Transcriptional activity of nonribosomal peptide synthetase and polyketide synthase genes of
abundant organisms from the grassland soil was tracked over time using 120 metatranscriptomic
samples from soil microcosms. For several bacterial species within the samples, unsupervised
clustering of genes by co-expression across samples identified modules of biosynthetic genes that
were tightly co-expressed with genes involved in transcriptional regulation, environmental sensing,
and secretion. For some vernal pool samples where Angelobacter were the most abundant microbial
community members, metatranscriptomics demonstrated clear transcriptional activity in situ .

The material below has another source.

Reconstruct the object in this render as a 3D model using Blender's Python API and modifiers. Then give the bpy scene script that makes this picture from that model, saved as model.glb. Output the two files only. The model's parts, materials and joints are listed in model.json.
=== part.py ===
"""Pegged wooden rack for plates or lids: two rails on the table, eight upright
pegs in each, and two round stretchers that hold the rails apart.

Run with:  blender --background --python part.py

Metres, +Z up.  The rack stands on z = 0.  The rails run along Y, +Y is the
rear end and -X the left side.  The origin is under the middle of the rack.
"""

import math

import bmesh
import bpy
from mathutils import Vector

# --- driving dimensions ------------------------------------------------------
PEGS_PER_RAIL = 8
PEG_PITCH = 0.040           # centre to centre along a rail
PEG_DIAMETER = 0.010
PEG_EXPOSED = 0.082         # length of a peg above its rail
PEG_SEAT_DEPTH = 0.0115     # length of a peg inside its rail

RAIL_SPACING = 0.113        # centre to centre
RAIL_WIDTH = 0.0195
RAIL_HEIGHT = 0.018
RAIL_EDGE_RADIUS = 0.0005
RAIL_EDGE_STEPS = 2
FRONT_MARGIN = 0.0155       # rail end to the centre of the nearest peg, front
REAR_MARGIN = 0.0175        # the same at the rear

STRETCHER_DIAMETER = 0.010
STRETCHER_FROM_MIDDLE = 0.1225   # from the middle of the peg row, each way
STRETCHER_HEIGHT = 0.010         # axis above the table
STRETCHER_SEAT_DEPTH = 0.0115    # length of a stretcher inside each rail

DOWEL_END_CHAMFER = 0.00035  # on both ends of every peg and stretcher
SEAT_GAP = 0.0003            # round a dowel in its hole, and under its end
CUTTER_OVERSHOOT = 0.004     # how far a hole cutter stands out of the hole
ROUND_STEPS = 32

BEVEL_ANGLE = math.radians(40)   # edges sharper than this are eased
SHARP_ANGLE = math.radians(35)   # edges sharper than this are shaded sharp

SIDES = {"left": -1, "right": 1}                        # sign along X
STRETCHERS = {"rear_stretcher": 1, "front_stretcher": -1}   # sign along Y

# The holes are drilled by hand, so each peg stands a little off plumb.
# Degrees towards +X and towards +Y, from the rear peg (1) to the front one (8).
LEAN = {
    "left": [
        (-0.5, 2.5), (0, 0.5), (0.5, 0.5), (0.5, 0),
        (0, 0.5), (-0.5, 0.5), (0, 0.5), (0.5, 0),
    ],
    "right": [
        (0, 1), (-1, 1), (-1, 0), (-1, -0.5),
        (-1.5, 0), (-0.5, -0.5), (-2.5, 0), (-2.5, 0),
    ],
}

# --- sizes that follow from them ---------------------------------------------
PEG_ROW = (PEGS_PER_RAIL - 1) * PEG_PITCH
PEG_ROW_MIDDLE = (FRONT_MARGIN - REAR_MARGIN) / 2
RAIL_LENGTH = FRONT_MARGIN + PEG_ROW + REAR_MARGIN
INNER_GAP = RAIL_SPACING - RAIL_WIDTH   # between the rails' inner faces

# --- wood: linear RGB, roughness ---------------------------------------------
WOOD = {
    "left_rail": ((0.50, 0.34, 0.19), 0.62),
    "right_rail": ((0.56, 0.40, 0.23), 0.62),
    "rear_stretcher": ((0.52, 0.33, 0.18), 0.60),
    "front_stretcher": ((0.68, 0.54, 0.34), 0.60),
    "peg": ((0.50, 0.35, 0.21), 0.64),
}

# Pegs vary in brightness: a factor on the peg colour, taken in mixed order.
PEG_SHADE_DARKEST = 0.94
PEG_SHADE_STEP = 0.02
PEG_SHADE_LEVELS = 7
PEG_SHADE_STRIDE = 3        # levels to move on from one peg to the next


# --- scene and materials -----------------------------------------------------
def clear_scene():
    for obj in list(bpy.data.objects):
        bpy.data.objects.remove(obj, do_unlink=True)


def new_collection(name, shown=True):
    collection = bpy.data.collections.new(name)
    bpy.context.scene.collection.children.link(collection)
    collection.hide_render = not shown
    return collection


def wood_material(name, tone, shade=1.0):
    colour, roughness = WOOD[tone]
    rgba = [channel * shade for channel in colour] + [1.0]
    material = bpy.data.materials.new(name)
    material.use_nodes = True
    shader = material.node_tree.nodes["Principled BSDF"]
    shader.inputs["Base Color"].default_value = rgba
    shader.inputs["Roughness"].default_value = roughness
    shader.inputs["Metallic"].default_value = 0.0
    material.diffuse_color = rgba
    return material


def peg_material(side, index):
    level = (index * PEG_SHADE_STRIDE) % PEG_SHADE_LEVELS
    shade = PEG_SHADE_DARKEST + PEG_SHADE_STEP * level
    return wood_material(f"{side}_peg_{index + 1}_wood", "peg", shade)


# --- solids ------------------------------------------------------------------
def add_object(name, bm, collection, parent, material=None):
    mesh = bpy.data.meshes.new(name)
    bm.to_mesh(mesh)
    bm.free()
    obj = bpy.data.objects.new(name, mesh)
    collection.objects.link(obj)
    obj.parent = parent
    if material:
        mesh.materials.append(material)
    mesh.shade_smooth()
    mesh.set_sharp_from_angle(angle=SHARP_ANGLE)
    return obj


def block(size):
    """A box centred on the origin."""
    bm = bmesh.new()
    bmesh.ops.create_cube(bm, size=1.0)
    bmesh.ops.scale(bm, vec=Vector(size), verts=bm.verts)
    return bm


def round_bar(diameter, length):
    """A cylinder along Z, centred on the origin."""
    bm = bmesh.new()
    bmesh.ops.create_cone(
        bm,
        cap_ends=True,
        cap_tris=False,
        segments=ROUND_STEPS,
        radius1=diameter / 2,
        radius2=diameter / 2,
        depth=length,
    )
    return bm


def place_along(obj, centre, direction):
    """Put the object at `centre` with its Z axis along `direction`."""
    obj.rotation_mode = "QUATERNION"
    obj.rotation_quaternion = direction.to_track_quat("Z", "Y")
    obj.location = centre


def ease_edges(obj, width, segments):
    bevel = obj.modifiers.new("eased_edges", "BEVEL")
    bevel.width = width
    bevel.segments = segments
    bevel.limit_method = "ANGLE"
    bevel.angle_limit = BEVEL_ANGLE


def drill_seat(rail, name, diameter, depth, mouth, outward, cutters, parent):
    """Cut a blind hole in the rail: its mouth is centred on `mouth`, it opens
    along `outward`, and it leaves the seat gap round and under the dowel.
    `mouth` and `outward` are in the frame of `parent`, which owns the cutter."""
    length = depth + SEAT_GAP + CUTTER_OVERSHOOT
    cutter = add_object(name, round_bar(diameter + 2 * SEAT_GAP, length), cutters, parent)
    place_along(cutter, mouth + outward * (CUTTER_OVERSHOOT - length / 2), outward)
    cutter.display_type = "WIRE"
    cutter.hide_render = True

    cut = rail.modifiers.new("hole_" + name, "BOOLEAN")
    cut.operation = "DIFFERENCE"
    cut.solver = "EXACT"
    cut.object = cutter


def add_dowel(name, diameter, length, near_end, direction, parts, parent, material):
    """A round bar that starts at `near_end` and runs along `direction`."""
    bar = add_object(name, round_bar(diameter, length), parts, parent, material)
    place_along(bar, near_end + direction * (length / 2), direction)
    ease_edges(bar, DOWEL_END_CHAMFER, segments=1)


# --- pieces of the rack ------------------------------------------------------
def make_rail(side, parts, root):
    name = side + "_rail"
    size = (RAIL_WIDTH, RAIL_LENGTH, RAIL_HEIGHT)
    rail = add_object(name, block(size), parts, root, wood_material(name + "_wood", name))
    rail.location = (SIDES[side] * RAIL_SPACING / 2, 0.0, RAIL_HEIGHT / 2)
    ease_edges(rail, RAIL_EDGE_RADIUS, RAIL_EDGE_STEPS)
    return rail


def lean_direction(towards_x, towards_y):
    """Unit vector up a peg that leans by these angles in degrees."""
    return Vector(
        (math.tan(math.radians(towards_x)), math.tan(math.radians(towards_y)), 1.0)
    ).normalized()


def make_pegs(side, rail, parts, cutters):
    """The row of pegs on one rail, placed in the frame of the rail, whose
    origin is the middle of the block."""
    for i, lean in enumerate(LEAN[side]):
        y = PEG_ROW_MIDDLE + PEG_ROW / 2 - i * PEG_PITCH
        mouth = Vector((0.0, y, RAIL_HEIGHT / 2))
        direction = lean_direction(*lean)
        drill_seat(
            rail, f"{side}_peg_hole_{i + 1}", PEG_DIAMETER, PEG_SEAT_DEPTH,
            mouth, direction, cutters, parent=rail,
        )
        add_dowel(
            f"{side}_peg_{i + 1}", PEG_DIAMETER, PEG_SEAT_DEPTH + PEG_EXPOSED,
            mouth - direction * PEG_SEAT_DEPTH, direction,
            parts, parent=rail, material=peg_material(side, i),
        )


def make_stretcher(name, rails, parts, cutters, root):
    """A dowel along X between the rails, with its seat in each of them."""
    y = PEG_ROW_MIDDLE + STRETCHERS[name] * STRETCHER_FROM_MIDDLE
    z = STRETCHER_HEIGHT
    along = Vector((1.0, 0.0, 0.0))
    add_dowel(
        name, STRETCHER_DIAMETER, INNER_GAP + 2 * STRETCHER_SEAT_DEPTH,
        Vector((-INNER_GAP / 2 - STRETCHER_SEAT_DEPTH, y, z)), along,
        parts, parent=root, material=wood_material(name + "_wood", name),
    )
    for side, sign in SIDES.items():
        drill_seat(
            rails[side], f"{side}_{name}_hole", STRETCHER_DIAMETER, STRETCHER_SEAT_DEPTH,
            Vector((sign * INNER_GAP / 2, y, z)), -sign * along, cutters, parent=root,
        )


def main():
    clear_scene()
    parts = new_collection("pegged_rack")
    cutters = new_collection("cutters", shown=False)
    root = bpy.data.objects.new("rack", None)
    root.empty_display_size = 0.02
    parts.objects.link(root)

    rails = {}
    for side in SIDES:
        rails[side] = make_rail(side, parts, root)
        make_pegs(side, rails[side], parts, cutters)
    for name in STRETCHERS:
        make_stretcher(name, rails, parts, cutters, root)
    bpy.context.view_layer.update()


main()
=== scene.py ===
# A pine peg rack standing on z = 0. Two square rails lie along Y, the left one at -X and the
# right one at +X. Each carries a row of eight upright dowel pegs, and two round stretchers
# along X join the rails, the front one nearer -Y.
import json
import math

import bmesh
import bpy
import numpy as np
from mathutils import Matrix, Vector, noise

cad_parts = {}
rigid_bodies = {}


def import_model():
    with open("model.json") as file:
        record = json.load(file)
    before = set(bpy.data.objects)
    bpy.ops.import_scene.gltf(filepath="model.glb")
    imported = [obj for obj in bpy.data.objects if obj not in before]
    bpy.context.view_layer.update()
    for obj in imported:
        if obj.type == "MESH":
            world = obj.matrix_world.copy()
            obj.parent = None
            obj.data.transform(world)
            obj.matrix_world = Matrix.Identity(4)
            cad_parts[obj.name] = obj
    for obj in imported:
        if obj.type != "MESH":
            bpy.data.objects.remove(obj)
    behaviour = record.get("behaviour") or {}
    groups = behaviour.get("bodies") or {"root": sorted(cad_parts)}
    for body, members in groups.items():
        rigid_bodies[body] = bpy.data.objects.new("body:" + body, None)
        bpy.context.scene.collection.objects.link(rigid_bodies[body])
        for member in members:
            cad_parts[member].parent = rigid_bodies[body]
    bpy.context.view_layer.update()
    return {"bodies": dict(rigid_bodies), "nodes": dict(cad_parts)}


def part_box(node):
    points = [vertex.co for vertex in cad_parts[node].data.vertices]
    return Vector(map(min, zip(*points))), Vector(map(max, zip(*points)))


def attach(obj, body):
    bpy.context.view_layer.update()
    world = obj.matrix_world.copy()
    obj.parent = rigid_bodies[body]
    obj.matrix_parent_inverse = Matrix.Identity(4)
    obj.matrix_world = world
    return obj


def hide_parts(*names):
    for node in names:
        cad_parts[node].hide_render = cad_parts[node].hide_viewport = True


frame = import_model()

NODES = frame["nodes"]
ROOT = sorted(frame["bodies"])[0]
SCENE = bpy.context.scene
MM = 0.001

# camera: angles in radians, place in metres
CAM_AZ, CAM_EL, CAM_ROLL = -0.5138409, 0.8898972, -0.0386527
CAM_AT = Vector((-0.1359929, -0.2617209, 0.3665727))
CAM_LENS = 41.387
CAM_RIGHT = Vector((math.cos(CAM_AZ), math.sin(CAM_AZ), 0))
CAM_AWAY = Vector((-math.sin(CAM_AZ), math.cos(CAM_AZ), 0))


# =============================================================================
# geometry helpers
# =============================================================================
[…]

Transcription of many Angelobacter biosynthetic genes was detected, extending findings from the
grassland soil microcosms.
Genetic variation in soil bacteria and their biosynthetic genes was investigated using population
genomics methods that leverage genetic variation within sequencing reads that map to genomes
from metagenomes. Metagenomic methods to track genetic variation within populations in a spatial
context were applied to study the most abundant bacterial species across the grassland meadow
study site. Genetic variation specifically within biosynthetic genes was elevated, indicating that
there can be substantial allelic diversity in the biosynthetic genes of an abundant species in a local
soil ecosystem. For about half of the bacterial populations studied, strong genetic population
structure associated with spatial scale was observed. Genomes and gene variants were more
genetically similar if they were from the same meadow plot. Simultaneously, while genetic gradients
were observed across the meadow, within sample genetic diversity was also found to be high.

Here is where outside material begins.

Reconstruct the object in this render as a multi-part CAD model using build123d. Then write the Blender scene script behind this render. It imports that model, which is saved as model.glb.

Genomic signatures of recombination and gene-specific selection were also identified, indicating
that ongoing selection and recombination may shape genetic divergence of populations on local
spatial scales in soils.
While biosynthetic gene clusters can be outlined and annotated with confidence in microbial
genomes, prediction of the function of the metabolites produced for novel gene clusters is often an
unsolved problem. Colocalized transporter genes associated with biosynthetic gene clusters may
help predict metabolite function, due to their intimate association with the metabolite(s) they are
transporting. This hypothesis was tested and benchmarked on a dataset of characterized
biosynthetic gene clusters. In particular, a strong specificity of transporter genes for siderophore
export and re-uptake was quantified as a signal of siderophore production. Using this specific
genomic signal, putative siderophore BGCs were annotated across bacterial genomes recovered
from soil, as well as from better characterized microbes from the adult and premature infant
microbiomes. Surprisingly few genomes from soil bacteria contained transporter genes associated
with siderophore biosynthesis. While 23% of microbial genomes from premature infant
microbiomes possess at least one siderophore-like biosynthetic gene cluster, only 3% of those from
adult gut microbiomes do.
In sum, this thesis presented a metagenomic perspective on specialized metabolisms, contributed to
discovery of novel species, examined evolutionary processes, and improved genomic functional
predictions. The strength of this approach lies in its ability to investigate microbes in in situ
community contexts and detect ecological trends among the uncultivated microbial majority.